Julio Iglesias impera en la etimología del mes. No es un capricho de la homonimia, sino un ajuste de la historia. El tiempo se nos va de todos modos y el verano es el maestro del escapismo. Pero con la ligereza musical de Julio Iglesias hemos aprendido a valorar la suave fuga de los días: «He sido muy dado a la superficialidad», confesó el cantante; pero «su superficialidad al final nos ha hecho a todos más ligeros», como le ha reconocido Ignacio Peyró en El español que enamoró al mundo (Libros del Asteroide). No en vano, el segundo mes del verano tiene para nosotros esa forma sutil que adquieren las cargas cuando huelen a mar. En julio viste la arruga del lino, porque es el mes en que la imperfección de nuestras vidas pierde su gravedad para volverse liviana y hermosa a la luz de lo que está por venir.
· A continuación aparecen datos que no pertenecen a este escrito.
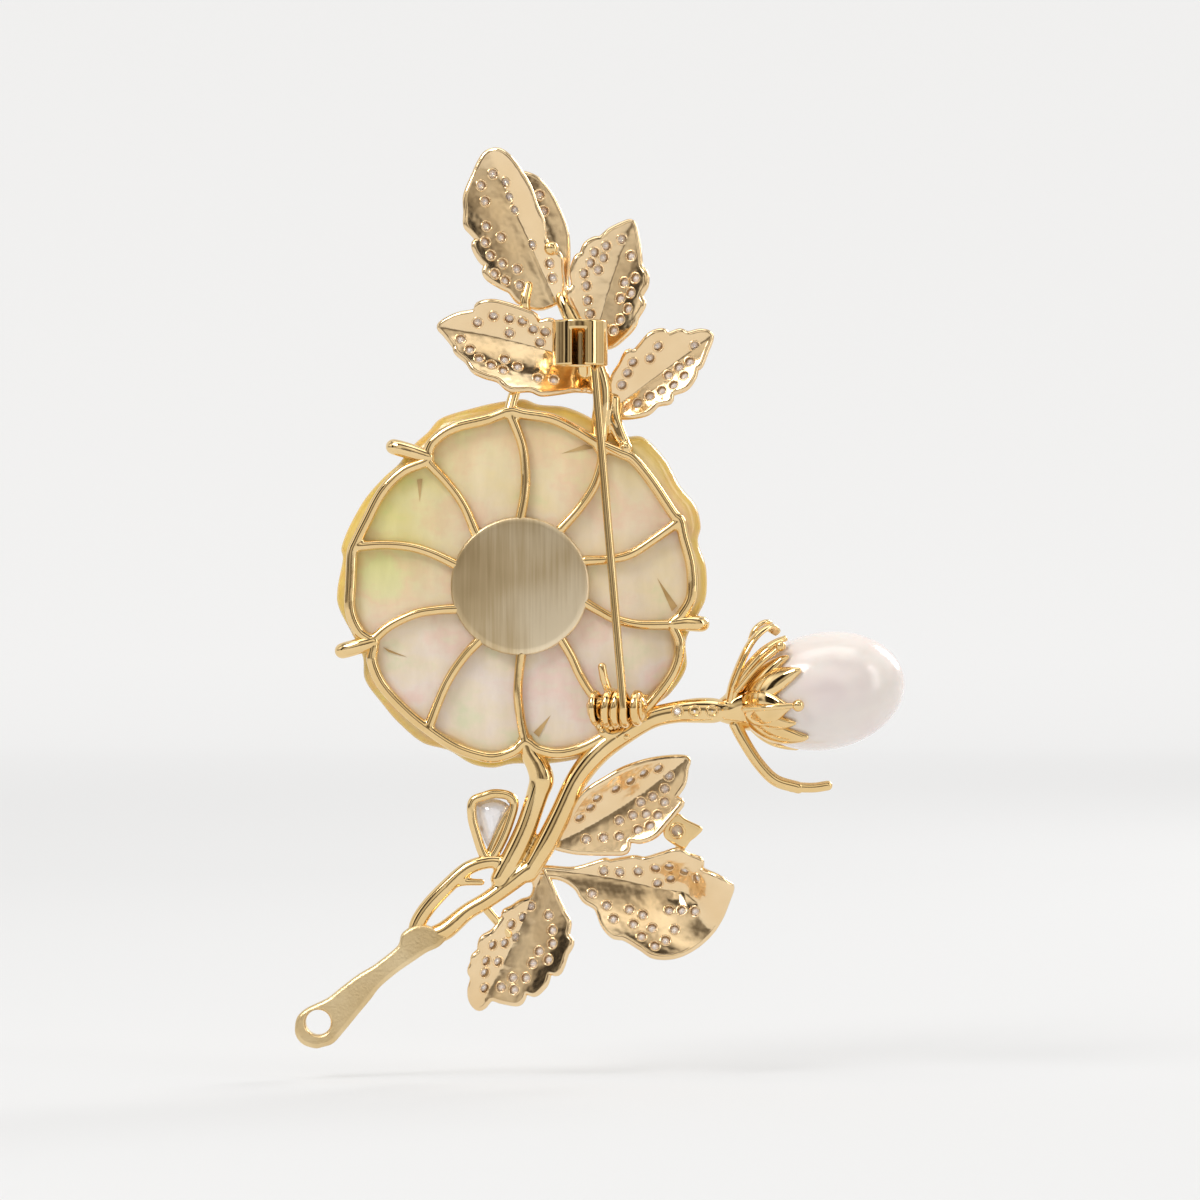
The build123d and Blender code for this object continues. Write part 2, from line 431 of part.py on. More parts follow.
catch_axis = at(*catch_at)
tube = Cylinder(catch_r, catch_long) - Cylinder(catch_r - catch_wall, catch_long)
slot_edge = 5.02
slot_wide = 1.35
slot_long = catch_long - 0.7
slot_middle = Pos(catch_at[0] - slot_edge + slot_wide / 2, catch_r - 0.2, (slot_long - catch_long) / 2)
slot = slot_middle * Rot(0, 0, -joint_turn) * Box(slot_wide, 2.2, slot_long)
parts["catch_tube"] = Pos(catch_axis) * Pos(0, 0, catch_long / 2) * (tube - slot)
parts["catch_post"] = Pos(at(4.6, 17.2, 0.1)) * Box(1.3, 1.0, 2.4)

# ---------------------------------------------------------------- fit the soldered pieces to each other
parts["cage_rim"] = cage_rim
parts["cage_spokes"] = spokes
parts["claws"] = claws
parts["flower_shell"] = flower
fixed_order = ["hub_disc", "flower_boss", "catch_tube", "main_stem", "bud_branch", "flower_trunk",
               "top_stem", "pearl", "pearl_peg", "calyx_cup", "loop_branch", "fork_branch", "twig_spur",
               "leaf_stalk", "stalk_bead", "top_strut", "leaf_strut", "leaf_rod", "joint_base", "catch_post",
               "granule", "cage_rim", "claws", "cage_spokes", "tendril", "curled_sepal", "stamens",
               "back_sepals", "front_sepals", "pear_stone", "pear_bezel", "round_stone", "round_bezel",
               "bezel_post"]
fixed_order += list(leaf_rows) + ["flower_shell"]


def solids_of(shape):
    if isinstance(shape, (list, ShapeList)):
        return [s for piece in shape for s in piece.solids()]
    return list(shape.solids())


def boxes_meet(one, other):
    a, b = one.bounding_box(), other.bounding_box()
    low = all(tuple(a.min)[i] <= tuple(b.max)[i] for i in range(3))
    return low and all(tuple(b.min)[i] <= tuple(a.max)[i] for i in range(3))


fitted = {}
for name in fixed_order:
    kept = []
    for body in solids_of(parts[name]):
        for neighbour in fitted.values():
            for other in neighbour:
                if boxes_meet(body, other):
                    body = body - other
        kept += [s for s in body.solids() if s.volume > 0.02]
    fitted[name] = kept
cutters["bud_branch"] = branch_seats
cutters["cage_spokes"] = ear_blocks
for name, seats in cutters.items():
    drilled = []
    for body in fitted[name]:
        drilled += [s for s in (body - seats).solids() if s.volume > 0.05]
    fitted[name] = drilled
for name, shape in parts.items():
    fitted.setdefault(name, solids_of(shape))

os.makedirs("parts", exist_ok=True)
for name, bodies in fitted.items():
    export_step(bodies[0] if len(bodies) == 1 else Compound(children=bodies), f"parts/{name}.step")
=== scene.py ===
"""A gold flower-spray brooch: a mother-of-pearl flower, stone-set leaves, a pearl bud and a hinged pin.

Places are in mm as seen from the back of the brooch: across (the frame's -X), up (Z) and out of the back (Y).
"""
import math
import random

import bpy
import numpy as np
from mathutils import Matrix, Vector, geometry


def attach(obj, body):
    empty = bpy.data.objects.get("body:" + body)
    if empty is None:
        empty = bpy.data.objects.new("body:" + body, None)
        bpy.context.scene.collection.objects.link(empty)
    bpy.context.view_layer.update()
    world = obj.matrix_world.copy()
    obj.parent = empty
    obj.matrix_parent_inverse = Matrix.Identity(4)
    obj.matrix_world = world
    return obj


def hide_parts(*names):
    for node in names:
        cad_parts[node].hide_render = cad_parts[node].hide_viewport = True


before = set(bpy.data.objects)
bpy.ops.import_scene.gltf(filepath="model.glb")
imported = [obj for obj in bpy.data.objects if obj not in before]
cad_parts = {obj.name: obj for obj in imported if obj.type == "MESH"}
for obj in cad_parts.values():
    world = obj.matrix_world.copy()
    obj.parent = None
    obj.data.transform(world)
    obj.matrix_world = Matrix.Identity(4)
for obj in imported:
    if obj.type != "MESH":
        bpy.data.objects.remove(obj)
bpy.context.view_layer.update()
random.seed(7)
rng = np.random.default_rng(7)

MM = 0.001
STEM_Y = -0.7
CAGE_Y = -0.42


# ------------------------------------------------------------------ helpers
def to_xyz(rows):
    """Rows of (across, up, out) in mm to metres in the row frame."""
    rows = np.asarray(rows, float)
    return np.column_stack((-rows[:, 0], rows[:, 2], rows[:, 1])) * MM


def grid_faces(rows, sides, closed=False, flip=False, caps=False):
    """Quads between stacked rings of verts; closed joins the last ring to the first, caps fills both ends."""
    faces = []
    for i in range(rows if closed else rows - 1):
        j = (i + 1) % rows
        for k in range(sides):
            k2 = (k + 1) % sides
            a, b, c, d = i * sides + k, i * sides + k2, j * sides + k2, j * sides + k
            faces.append((a, d, c, b) if flip else (a, b, c, d))
    if caps:
        first = tuple(range(sides))
        last = tuple((rows - 1) * sides + k for k in range(sides))
        faces += [first, last[::-1]] if flip else [first[::-1], last]
    return faces


def shifted(faces, by):
    return [tuple(i + by for i in face) for face in faces]


def circle(count):
    return np.linspace(0, 2 * np.pi, count, endpoint=False)


def square_to(out):
    """Two unit vectors square to out."""
    side = np.cross(out, [0.0, 0.0, 1.0])
    if np.linalg.norm(side) < 0.1:
        side = np.cross(out, [1.0, 0.0, 0.0])
    side /= np.linalg.norm(side)
    return side, np.cross(out, side)


class Soup:
    """Verts and faces collected from several closed pieces."""

    def __init__(self, *pieces):
        self.verts = []
        self.faces = []
        self.count = 0
        for verts, faces in pieces:
            self.add(verts, faces)

    def add(self, verts, faces):
        self.verts.append(np.asarray(verts, float))
        self.faces += shifted(faces, self.count)
        self.count += len(verts)


def build(name, soup, material, body="spray", smooth=True, nodes=None, slot=None):
    """A visible piece in place of its CAD nodes, by default the one of its own name."""
    mesh = bpy.data.meshes.new(name)
    mesh.from_pydata([tuple(v) for v in np.concatenate(soup.verts)], [], soup.faces)
    mesh.validate()
    mesh.polygons.foreach_set("use_smooth", [smooth] * len(mesh.polygons))
    obj = bpy.data.objects.new(name, mesh)
    bpy.context.scene.collection.objects.link(obj)
    mesh.materials.append(material)
    nodes = [name] if nodes is None else nodes
    slot = slot or material.name.split(".")[0]
    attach(obj, body)
    if nodes:
        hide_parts(*nodes)
    return obj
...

Desearíamos que esta ligereza aliviase el resto del año. Que fuera Julio siempre. Vivir las penas en «la carretera», que las culpas del truhán no desdigan la dignidad del señor. Que la vida siga igual. Así parece haber vivido el cantante. Peyró no se deja ningún tono en el tintero: su biografía tiene el claroscuro inevitable, aunque tanta gloria genere la sensación de mayor contraste. Pero del conjunto se desprende un ritmo esperanzador. Su ingravidez no es dejadez, sino gracilidad. Vuelo alto. Hay algo que sale a flote y canta, incluso en lo más oscuro de nosotros. «Siempre hay por qué vivir, por qué luchar; siempre hay por quien sufrir y a quien amar». Hay una afirmación fácil de la vida que se sobrepone en el barro de todas nuestras miserias y rima con lo más alegre y verdadero. Iglesias siempre está a punto de aferrarlo.
Por eso, apoyado en esta idea de Peyró, debo criticar una de sus conclusiones. Esta superficialidad no desiste de cambiar el mundo para «limitarse a hacer feliz a la gente en las bodas». Precisamente, en la alegría simple de ferias y banquetes revolotea la posibilidad del cambio: con el paso ligero de quien no se deja arrastrar por las culpas pasadas, pero tampoco se ahoga en el vacío de la irresponsabilidad. Al filo de la inmoralidad y la insubstancialidad, de la horterada y la irrelevancia, en lo liviano está la posibilidad de la historia: en el sutil espacio que se abre entre el fatalismo del pasado y del destino se mueve la libertad que puede «bailarlo todo». No en vano, cuando nos sentamos a la orilla del mar con un vermú helado en la mano todo puede volver a comenzar.